Aqui voces encontrarão muitas figuras construídas em Fireworks, Flash MX, Swift 3D e outros aplicativos. Encontrarão, também, muitas crônicas de jornais diários, como as do Veríssimo, Martha Medeiros, Paulo Coelho, e de revistas semanais, como as da Veja, Isto É e Época. Espero que ele seja útil a você de alguma maneira, pois esta é uma das razões fundamentais dele existir.
sábado, 7 de junho de 2008
08 de junho de 2008
N° 15626 - Luis Fernando Verissimo
Frutijas ausentes
Cenira não ficava gripada, apenas. Ficava escandalosamente gripada. Suas gripes tinham esguichos e erupções. Espirros em série, tosse de sacudir a cristaleira. Parecia que ia morrer. E ela confirmava:
- Eu vou borrer. Eu vou borrer!
E, depois de outra rajada de espirros, que borrifava o que tivesse em volta:
- E vou levar gente cobigo!
"Anfitrião", não sei se você sabe, vem de Amphitryon, da mitologia grega. Amphitryon casou-se com Alcmena, mas antes que o casamento fosse consumado, Zeus, que podia tudo, disfarçou-se de Amphitryon e papou a Alcmena primeiro. Dessa união nasceu Heracles, que o bom Amphitryon criou como um filho, mesmo desconfiando dos atributos semidivinos que o garoto demonstrava desde o berço.

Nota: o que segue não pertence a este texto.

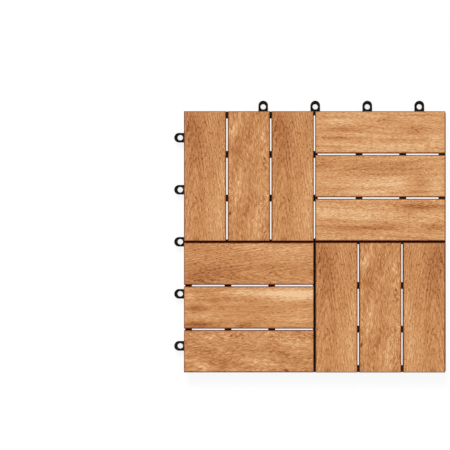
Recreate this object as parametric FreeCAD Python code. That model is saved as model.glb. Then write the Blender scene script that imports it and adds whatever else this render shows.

Amphitryon ficaria na história como um corno exemplar se o mito não tivesse sido adaptado para o teatro por Molière, no século 18. Um dia o Amphitryon de Molière chega em casa e encontra outro deus, Júpiter, também disfarçado de Amphitryon, na cama com Alcmena.
Grande bafafá, é ou não é, e reúnem-se os nobres para decidir qual dos dois é o verdadeiro marido de Alcmena. Júpiter convida todos os presentes para jantar, enquanto não chegam a uma conclusão.
Um empregado de Amphitryon, Sósia (que na verdade é outro deus, Mercúrio, disfarçado) declara que isso acaba com qualquer dúvida, pois o verdadeiro Amphitryon é o Amphitryon que dá jantares.
E desde então "anfitrião" ficou sendo o nome de quem recebe em sua casa. Mas cuidado. Ao ouvir alguém ser chamado de "conhecido anfitrião", procure saber se é no sentido pré ou pós Molière.
Falavam-se maravilhas daquele novo chef espanhol. Que sua comida chegara a fronteiras nunca antes imaginadas de requinte e originalidade. Tanto que um grupo de ricos reuniu-se para trazer o chef ao Brasil e o recebeu com apenas um pedido:
- Assombre-nos.
O chef fez algumas exigências. Pagamento adiantado. Dólares? Jamás. Euros.
Também precisava saber para quem iria cozinhar. Eram pessoas sofisticadas?
Díssimas, responderam. Conheciam sua reputação? Sabiam da sua cozinha diáfana? Sim, sim, responderam, e queremos prová-la. Estamos pagando uma fortuna para poder dizer que a provamos a quem nunca a provará. Bien, disse o chef.
Trabalharia sozinho. Suas receitas eram secretas. Ninguém poderia vê-lo trabalhando. No seu restaurante, na Espanha, seus ajudantes assinavam um termo de confidência que, se rompido, significava a morte por garrote vil.
E uma última exigência: a música de fundo na cozinha. - Mozart.
Segundo o chef, Mozart estabilizava os molhos.
No local escolhido para o jantar, não mais do que 12 pessoas. Grande expectativa.
O próprio chef traz os pratos do que chama de Menu Evanescente, que começa com uma roda de pequenas colheres vazias num prato vazio, que ele descreve como "Evaporaciones mediterraneas" e prossegue com uma seqüência de pratos vazios, todos elaboradamente descritos pelo chef ("sueño de conejo con evocación de almejas", etc.), até o último, que vem com uma espuminha na borda que ele avisa para não comerem porque é enfeite.
Depois de se entreolharem, na chegada do primeiro prato vazio, sem saber o que fazer, as pessoas pegam os talheres e começam a "comer" com mímica, algumas fazendo "mmm" a cada garfada. No final, depois da sobremesa - desta vez uma tigela vazia, "crema hipotética de frutijas ausentes" segundo ele - o chef é aplaudido.
- Maravilha! Maravilha!
E todos saem do jantar com fome mas certos de que terão o que contar para serem invejados.